→ Task statement
Write out all lines holding the word "handed".

→ Data to use
┄┄┄┄┄┄┄┄┄┄

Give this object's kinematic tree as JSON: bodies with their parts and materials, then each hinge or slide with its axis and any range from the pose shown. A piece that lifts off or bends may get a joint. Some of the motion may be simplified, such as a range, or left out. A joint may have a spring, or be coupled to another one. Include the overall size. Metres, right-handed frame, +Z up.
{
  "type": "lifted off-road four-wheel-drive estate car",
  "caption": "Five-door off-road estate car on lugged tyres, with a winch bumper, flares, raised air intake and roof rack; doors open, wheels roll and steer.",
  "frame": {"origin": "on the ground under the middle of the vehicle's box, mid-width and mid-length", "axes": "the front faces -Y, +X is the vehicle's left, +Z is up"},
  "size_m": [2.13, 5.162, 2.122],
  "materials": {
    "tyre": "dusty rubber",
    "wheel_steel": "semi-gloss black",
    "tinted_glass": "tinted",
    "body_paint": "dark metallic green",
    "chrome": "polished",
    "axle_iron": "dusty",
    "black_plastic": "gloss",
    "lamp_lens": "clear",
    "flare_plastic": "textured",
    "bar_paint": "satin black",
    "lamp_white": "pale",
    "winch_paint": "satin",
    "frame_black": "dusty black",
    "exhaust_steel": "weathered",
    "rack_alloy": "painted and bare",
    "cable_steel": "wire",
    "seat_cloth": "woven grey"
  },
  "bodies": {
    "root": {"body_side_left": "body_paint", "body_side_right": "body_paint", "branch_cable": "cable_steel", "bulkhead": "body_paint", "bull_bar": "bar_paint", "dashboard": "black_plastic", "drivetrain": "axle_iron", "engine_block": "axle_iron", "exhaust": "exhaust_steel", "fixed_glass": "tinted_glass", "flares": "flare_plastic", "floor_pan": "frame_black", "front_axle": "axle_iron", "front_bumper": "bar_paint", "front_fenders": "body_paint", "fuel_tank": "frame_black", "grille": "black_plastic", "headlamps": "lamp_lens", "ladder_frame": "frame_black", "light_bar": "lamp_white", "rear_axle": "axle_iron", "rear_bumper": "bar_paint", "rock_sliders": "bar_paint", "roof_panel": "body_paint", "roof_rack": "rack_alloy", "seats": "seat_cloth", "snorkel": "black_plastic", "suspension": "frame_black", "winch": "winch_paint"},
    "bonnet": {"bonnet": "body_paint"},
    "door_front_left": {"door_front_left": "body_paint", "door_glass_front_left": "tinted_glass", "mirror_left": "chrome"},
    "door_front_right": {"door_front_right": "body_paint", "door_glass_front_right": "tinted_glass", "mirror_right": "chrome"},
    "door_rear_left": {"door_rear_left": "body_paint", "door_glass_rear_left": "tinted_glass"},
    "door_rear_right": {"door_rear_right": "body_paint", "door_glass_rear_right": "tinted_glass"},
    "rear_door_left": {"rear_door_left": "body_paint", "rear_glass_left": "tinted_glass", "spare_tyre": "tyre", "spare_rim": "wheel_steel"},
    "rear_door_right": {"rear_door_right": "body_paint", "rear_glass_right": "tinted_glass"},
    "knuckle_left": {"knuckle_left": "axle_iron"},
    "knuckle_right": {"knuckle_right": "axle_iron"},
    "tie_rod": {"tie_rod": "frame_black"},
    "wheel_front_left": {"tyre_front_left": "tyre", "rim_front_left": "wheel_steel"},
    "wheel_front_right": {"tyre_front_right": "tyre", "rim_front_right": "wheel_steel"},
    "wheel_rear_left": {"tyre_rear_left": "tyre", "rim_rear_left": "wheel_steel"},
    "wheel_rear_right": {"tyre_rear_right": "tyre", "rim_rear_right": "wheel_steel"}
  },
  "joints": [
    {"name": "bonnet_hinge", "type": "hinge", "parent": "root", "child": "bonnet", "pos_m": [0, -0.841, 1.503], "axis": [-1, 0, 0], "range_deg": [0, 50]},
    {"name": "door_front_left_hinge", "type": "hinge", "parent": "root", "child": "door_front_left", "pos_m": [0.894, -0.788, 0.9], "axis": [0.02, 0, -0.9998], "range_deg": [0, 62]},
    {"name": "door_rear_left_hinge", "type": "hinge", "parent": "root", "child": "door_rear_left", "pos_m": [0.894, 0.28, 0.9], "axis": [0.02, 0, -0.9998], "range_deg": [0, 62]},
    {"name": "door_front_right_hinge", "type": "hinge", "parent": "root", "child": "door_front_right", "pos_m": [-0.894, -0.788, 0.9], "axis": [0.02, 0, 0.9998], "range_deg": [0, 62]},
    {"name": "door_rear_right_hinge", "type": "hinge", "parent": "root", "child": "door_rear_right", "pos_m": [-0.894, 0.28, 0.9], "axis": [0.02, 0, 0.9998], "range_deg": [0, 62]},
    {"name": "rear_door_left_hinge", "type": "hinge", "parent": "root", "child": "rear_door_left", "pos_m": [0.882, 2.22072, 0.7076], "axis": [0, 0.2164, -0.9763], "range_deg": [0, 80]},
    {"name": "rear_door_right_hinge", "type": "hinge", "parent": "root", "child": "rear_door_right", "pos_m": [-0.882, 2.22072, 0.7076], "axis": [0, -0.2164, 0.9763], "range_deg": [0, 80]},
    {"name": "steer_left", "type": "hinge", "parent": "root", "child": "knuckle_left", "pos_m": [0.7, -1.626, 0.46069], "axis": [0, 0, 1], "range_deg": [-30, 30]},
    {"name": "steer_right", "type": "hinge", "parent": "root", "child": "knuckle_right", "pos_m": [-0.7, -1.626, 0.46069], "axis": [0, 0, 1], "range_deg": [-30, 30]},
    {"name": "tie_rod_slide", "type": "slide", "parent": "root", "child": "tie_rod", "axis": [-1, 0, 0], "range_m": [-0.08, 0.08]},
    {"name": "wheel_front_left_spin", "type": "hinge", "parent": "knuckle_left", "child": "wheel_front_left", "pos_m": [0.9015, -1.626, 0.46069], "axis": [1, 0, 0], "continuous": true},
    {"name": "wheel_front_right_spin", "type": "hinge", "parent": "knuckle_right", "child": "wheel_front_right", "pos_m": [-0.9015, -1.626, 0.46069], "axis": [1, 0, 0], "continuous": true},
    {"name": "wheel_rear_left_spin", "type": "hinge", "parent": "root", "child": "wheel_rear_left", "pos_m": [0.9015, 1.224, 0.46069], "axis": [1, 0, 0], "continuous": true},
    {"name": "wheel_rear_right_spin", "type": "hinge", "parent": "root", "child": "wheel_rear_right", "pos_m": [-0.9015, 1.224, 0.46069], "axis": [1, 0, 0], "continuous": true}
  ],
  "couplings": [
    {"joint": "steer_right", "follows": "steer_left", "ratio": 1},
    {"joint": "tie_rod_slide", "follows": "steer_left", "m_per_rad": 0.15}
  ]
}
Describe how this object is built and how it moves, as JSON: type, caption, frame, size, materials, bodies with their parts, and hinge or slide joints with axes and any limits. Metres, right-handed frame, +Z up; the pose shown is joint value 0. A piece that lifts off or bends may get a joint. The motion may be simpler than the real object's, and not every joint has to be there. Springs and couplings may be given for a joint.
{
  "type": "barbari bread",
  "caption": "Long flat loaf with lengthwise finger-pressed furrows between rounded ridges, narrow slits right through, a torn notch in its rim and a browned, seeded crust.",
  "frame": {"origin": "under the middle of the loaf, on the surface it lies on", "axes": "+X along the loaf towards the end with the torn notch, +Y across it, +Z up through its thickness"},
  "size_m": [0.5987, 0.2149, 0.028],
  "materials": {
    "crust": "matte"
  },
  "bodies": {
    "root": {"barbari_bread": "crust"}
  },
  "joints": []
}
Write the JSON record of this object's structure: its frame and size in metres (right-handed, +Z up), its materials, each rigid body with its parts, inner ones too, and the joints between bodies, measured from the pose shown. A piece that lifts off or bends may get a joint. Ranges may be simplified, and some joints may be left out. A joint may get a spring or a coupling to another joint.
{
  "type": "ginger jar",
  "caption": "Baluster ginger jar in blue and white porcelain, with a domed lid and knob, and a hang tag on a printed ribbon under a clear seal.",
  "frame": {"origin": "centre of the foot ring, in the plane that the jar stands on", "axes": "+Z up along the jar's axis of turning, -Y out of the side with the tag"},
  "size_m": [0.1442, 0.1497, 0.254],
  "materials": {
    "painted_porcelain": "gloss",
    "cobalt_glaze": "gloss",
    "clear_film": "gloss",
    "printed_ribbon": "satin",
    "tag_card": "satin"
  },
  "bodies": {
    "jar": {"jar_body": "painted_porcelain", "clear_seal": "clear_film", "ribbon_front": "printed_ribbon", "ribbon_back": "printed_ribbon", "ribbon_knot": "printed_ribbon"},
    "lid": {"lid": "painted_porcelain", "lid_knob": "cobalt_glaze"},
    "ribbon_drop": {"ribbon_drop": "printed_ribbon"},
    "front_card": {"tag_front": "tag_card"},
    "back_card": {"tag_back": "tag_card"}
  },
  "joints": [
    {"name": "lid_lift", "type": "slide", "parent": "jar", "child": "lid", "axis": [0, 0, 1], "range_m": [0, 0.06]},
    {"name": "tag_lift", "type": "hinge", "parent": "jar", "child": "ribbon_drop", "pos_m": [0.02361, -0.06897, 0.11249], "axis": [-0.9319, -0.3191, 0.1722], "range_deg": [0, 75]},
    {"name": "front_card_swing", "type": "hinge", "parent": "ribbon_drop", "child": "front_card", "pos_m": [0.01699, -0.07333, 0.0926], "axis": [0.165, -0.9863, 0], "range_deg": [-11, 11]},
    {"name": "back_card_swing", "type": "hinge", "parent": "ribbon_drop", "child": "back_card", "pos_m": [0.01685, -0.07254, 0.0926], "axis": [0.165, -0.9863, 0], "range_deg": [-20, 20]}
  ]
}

┄┄┄┄┄┄┄┄┄┄

→ Answer to this exercise
Give this object's kinematic tree as JSON: bodies with their parts and materials, then each hinge or slide with its axis and any range from the pose shown. A piece that lifts off or bends may get a joint. Some of the motion may be simplified, such as a range, or left out. A joint may have a spring, or be coupled to another one. Include the overall size. Metres, right-handed frame, +Z up.
Describe how this object is built and how it moves, as JSON: type, caption, frame, size, materials, bodies with their parts, and hinge or slide joints with axes and any limits. Metres, right-handed frame, +Z up; the pose shown is joint value 0. A piece that lifts off or bends may get a joint. The motion may be simpler than the real object's, and not every joint has to be there. Springs and couplings may be given for a joint.
Write the JSON record of this object's structure: its frame and size in metres (right-handed, +Z up), its materials, each rigid body with its parts, inner ones too, and the joints between bodies, measured from the pose shown. A piece that lifts off or bends may get a joint. Ranges may be simplified, and some joints may be left out. A joint may get a spring or a coupling to another joint.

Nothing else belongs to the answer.